You can either go and change everything at once, or just change the ones that are causing problems when the application starts.

4. Test the integration locally

Once the previous steps are ready, you must test the integration carefully, these are the steps we followed.

New environment

This test makes sure that any new developers will be able to get the application working without much effort (at least on what relates to the database):

Create a new database.
Configure your application to connect to the new database.
Run the application, which should start smoothly.
Verify that the database has the schema created.
Run as many tests as possible to your application flow, any issues found should get you back to the previous steps and repeat.

Existing enviroment

This is the most important test because it is how the application will behave once it gets deployed to production:

Clone the production environment, either, dump the database into a local one, take an snapshot and restore it in new database, or whatever approach adapts to you, what matters is that your database has the data.
Configure your application to connect to the cloned database.
Run the application, which should start smoothly.
Verify that the database got the flyway control table created (flyway_schema_history) which includes a single row, the only available migration script.
Run as many tests as possible to your application flow, any issues found should get you back to the previous steps and repeat.

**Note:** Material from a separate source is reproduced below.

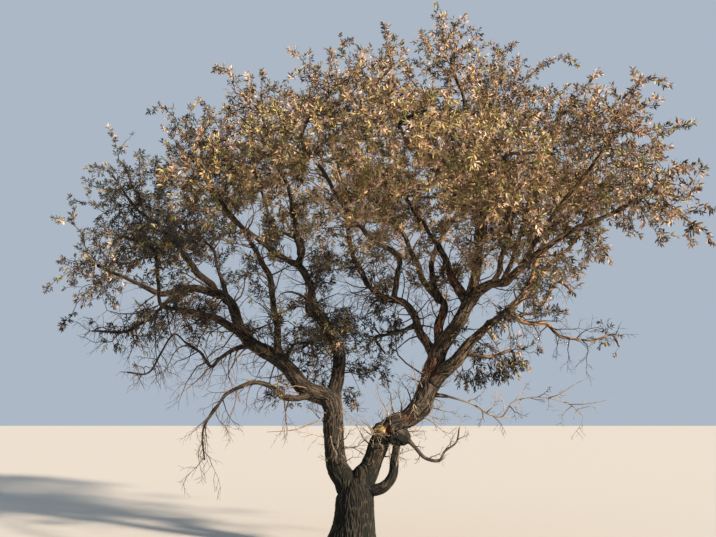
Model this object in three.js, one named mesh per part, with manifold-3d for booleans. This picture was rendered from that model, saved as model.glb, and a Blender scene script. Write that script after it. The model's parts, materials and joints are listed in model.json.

There is a potential tricky detail, nn the rare case that you get to work in a database that used flyway in the past, then, started using Hibernate migrations, the best way we found is to delete the flyway control table before running the application (which is done before step 3).

5. Deploy your application

Now that you are ready, it is time to deploy the application and make sure it works as expected, just follow what’s described in the previous section(see Existing enviroment above) but using the production environment/database.

I hope that this could be useful for people getting into a similar problem, when we got to deal with it, I didn’t found a detailed explanation on how to proceed.